Budget 2011 - employment

The Chancellor, George Osborne, today presented the second Budget of the coalition government. Key announcements include a Plan for Growth to support business and measures to combat youth unemployment. Read on for details of how the Budget will affect business and employment.

Employment rates

The Office for Budget Responsibility has forecast that:

  • unemployment will peak this year and then fall
  • employment will rise through this Parliament
  • the UK economy will grow in each of the next five years

Plan for Growth

The government has launched a Plan for Growth setting out a range of measures to support private sector investment, enterprise and innovation. These include:

  • dropping proposed regulations which would have cost business over £350 million a year
  • a further 1 per cent cut in Corporation Tax from April 2011 to 26 per cent, falling to 23 per cent by 2014
  • measures to make it easier for entrepreneurs to do business in the UK
  • the creation of 11 Enterprise Zones to promote business growth in specific areas of the UK, with local areas to bid for a further 10

Read more about the Plan for Growth in ‘Budget 2011 – economy’.
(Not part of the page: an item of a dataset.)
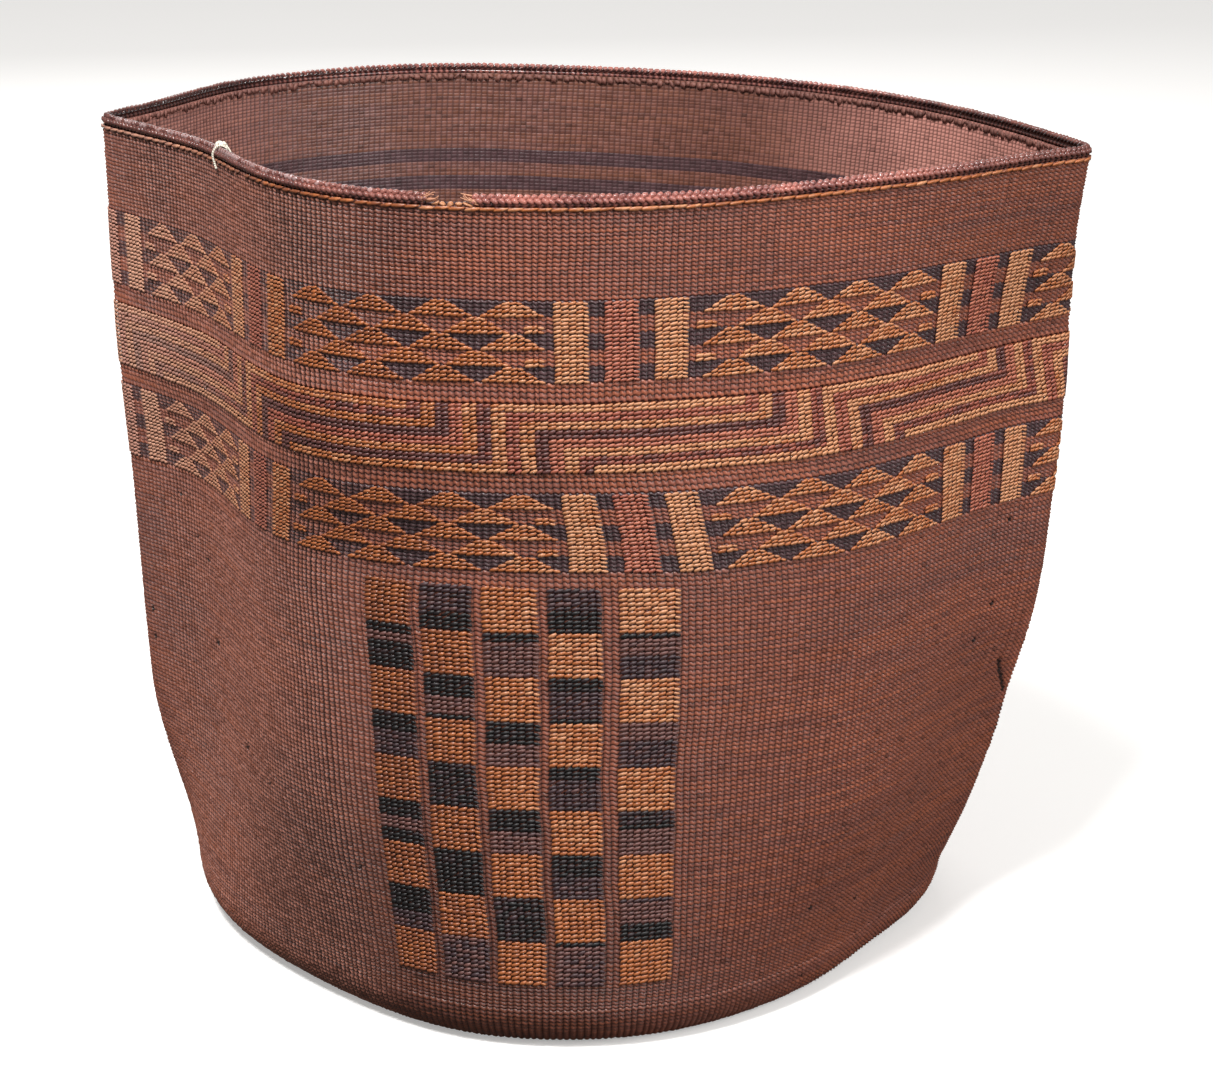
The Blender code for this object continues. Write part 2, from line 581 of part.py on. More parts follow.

Apprenticeships and work experience

Measures aimed at helping young people into work announced in the Budget include:

  • 80,000 additional work experience placements for young people over the next two years
  • up to 50,000 more apprenticeship places for young unemployed people over the next four years, at a cost of £180 million
  • improving technical and vocational education and expanding the number of University Technical Colleges, with new capital funding of £150 million

National Insurance and Income Tax

The government will consult on merging the operation of National Insurance and Income Tax.

The Chancellor also confirmed that:

  • the proposed employer National Insurance rate rise will go ahead, but the threshold for employer National Insurance Contributions will increase by £21 per week above indexation, so the number of employees for whom employers pay no NICs rises by 650,000
  • from 6 April 2011, the personal Income Tax allowance – the amount people can earn tax free – will go up by £1,000

Read more about the tax in ‘Budget 2011 – tax changes’.

Small businesses

A range of measures to help small businesses has been announced, including:

  • an exemption, for start-up businesses and all businesses employing fewer than ten people, from new domestic regulation for the next three years
  • an increase in the rate of Research and Development tax relief to 200 per cent in 2011 and 225 per cent in 2012 for small and medium-sized companies
  • an extension of the rate holiday for small businesses until October 2012
  • a confirmed agreement with banks of a 15 per cent increase in the availability of credit to small businesses

For an overview of how Budget 2011 affects businesses, visit Business Link.

Public sector pay

The Chancellor confirmed that in the coming year all public sector workers earning £21,000 a year or less will receive a pay rise of at least £250.